Average net pricing increased 16.8 percent, primarily reflecting foreign currency translation and continued strong single serve volume offset by 4 points of dilution from acquisitions. Cost of goods sold per unit increased 14.1 percent with foreign currency translation accounting for almost 10 percentage points of the increase and the remainder driven primarily by acquisitions. Gross profit increased 82 percent to $101.5 million for the quarter with acquisitions driving 34 percentage points of the increase. Selling, delivery and administrative expenses of $76.6 million were up 55 percent, which included 31 percentage points from acquisitions. The remaining increase resulted from unfavorable foreign currency translation and continued investments in brand and marketplace availability.
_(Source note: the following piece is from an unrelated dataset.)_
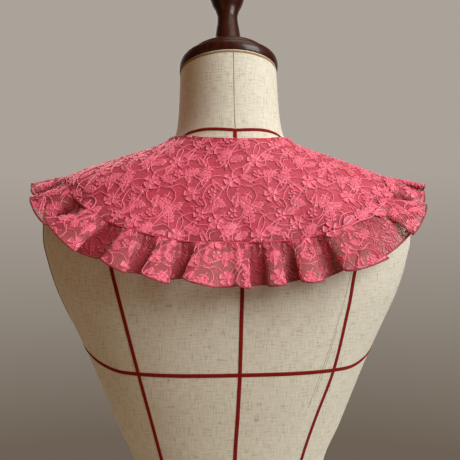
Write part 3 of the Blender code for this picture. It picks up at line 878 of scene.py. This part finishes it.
def frillPoint(path, start, end, phase, down):
    wave = (1 - math.cos(math.pi * phase)) / 2
    out, lean = mix(start[1], end[1], wave), mix(start[2], end[2], wave)
    tuck = start[3] * down ** frill["tuckPower"] * math.sin(2 * math.pi * phase) / (2 * math.pi)
    along = mix(start[0], end[0], phase + tuck) + lean * down
    at = onPath(path, along)
    row = collarAt(abs(at["share"]))
    full = row["frill"] / frill["width"]
    longer = collar["rightTip"] * hump(-at["share"] - collar["rightTipAt"], collar["rightTipSpread"])
    longer -= frill["shorter"] * hump(abs(at["share"]) - frill["shorterAt"], frill["shorterSpread"])
    reach = frill["seamGap"] + down * row["frill"] * (1 + longer)
    flare = math.radians(row["flare"])
    depth = full * mix(frill["gatherShare"], 1, down ** frill["depthPower"])
    uneven = frill["puckerDrift"] * math.sin(along / frill["driftPitch"])
    pucker = frill["puckerHeight"] * full * math.sin(2 * math.pi * along / frill["puckerPitch"] + uneven)
    # across the back the folds stand out and not up, because the cloth hangs
    over = within((abs(at["share"]) - frill["standsFrom"]) / frill["standsOver"])
    normal = at["normal"]
    level = Vector((normal.x, normal.y, normal.z * mix(frill["foldRise"], 1, over))).normalized()
    point = at["point"] + (at["out"] * math.cos(flare) + normal * math.sin(flare)) * reach
    point += level * out * depth
    point += normal * pucker * min(1, down * frill["puckerIn"]) * (1 - down) ** frill["puckerPower"]
    strip = mix(start[0], end[0], phase)
    caught = sum(height * hump(strip - centre, spread) for centre, height, spread in frill["raised"])
    point.z += (caught - frill["droop"] * full) * down * down
    return clearOf(formTree, point, collar["clear"])


def foldShade(start, end, phase, down):
    # how much painted shade a spot gets: 0 on a fold that stands out, 1 at the bottom of one that goes in
    out = mix(start[1], end[1], (1 - math.cos(math.pi * phase)) / 2)
    depth = within((frill["shadeFrom"] - out) / frill["shadeOver"])
    past = (abs(mix(start[0], end[0], phase)) - frill["frontFrom"]) / frill["frontOver"]
    fade = within(1 - past, frill["frontShade"])
    return depth * depth * (3 - 2 * depth) * min(1.0, frill["seamShade"] + down * frill["shadeDown"]) * fade


path = seamPath(movedOut(inside, insideNormals, collar["seamAt"]))
folds = foldsAllRound(path[-1]["along"])
first, last = folds.index(frill["folds"][0]), folds.index(frill["folds"][-1])
frillLengths = {
    "Right": (folds[:first + 1], "frill_right"),
    "Back": (folds[first:last + 1], "frill_back"),
    "Left": (folds[last:], "frill_left"),
}
frillDowns = [j / frill["downSteps"] for j in range(frill["downSteps"] + 1)]
frills = {}
for sideName, (stretch, node) in frillLengths.items():
    columns = []
    for start, end in zip(stretch, stretch[1:]):
        columns += [(start, end, k / frill["foldSteps"]) for k in range(frill["foldSteps"])]
    columns.append((stretch[-2], stretch[-1], 1.0))
    grid = [[frillPoint(path, *column, down) for down in frillDowns] for column in columns]
    runs = runsAlong([line[frill["measuredAt"]] for line in grid])
    cut = [[(run, -depth) for depth in runsAlong(line)] for run, line in zip(runs, grid)]
    piece = gridPiece("frill" + sideName, grid, cut, net, frill["thick"], flip=True)
    declare(piece, "frill", node)
    # how much painted shade each point of the frill gets in its folds
    shades = [foldShade(*column, down) for column in columns for down in frillDowns]
    addShares(piece, "fold", shades)
    normals = gridNormals(grid)
    hemNormals = [line[-1] for line in normals]
    hemRoute = [line[-1] + n * frill["hemAt"] for line, n in zip(grid, hemNormals)]
    hem = sweptPiece("frillHem" + sideName, hemRoute, hemNormals, cordProfile(), frill["hemAcross"],
                     frill["hemRise"], hemThread)
    declare(hem, "frill")
    frills[sideName] = {
        "piece": piece, "grid": grid, "cut": cut, "length": runs[-1], "normals": normals, "shades": shades,
        "hem": hem,
    }
    seamLength = (stretch[-1][0] - stretch[0][0]) * mm
    print("frill", sideName, "%.3f m long flat over %.3f m of seam" % (runs[-1] * mm, seamLength))


# the turned edges: neck, fronts and the seam that takes in the frill
edges = {
    "across": 0.8, "rise": 1.0, "allowance": 0.90, "allowanceAt": 0.85, "allowanceThick": 0.35, "steps": 6,
}
middleGrid = movedOut(inside, insideNormals, collar["edgeAt"])
edgeSpots = [list(zip(*pair)) for pair in zip(middleGrid, insideNormals)]
border = [line[0] for line in edgeSpots]
border += edgeSpots[-1][1:]
border += [line[-1] for line in reversed(edgeSpots[:-1])]
border += reversed(edgeSpots[0][1:-1])
edgePiece = sweptPiece("collarEdge", *zip(*border), cordProfile(), edges["across"], edges["rise"], taffeta,
                       closed=True)
declare(edgePiece, "lining")
turnedDowns = [mix(edges["allowance"], 1, j / edges["steps"]) for j in range(edges["steps"] + 1)]
turnedGrid, turnedCut = [], []
for line, flatLine, normals in zip(inside, collarFlat, insideNormals):
    spots, cut = [], []
    for down in turnedDowns:
        at = down * collar["downSteps"]
        j = min(int(at), collar["downSteps"] - 1)
        spots.append(line[j].lerp(line[j + 1], at - j) + normals[j] * edges["allowanceAt"])
        cut.append(tuple(flatLine[j].lerp(flatLine[j + 1], at - j)))
    turnedGrid.append(spots)
    turnedCut.append(cut)
allowance = gridPiece("seamAllowance", turnedGrid, turnedCut, hemThread, edges["allowanceThick"], flip=True)
declare(allowance, "lining")
print("turned edges made")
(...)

Central European operating income increased to $23.6 million, a $17.4 million improvement over the prior year, driven by the benefit from foreign currency translation, improved operating performance and acquisitions.
The Caribbean business reported a volume decrease of 5.1 percent, mainly due to continued soft economic conditions and competitive pressures in Puerto Rico. Partially offsetting these volume declines was an average net selling price improvement of 3.9 percent, resulting in net sales down 0.3 percent to $63.9 million. Cost of goods sold per unit increased 5.2 percent, as higher raw material and utility costs continued resulting in gross profit of $15.8 million. Selling, delivery and administrative costs increased 0.7 percent driving operating income to $2.3 million compared to $3.2 million in the prior year quarter.
The company expects full year reported EPS to be in the range of $1.77 to $1.83 in 2008, including an estimated $0.01 benefit related to the impact of the 53rd week offset by $0.01 reduction related to special charges. This compares to EPS of $1.64 in 2007, which included a $0.02 loss from discontinued operations.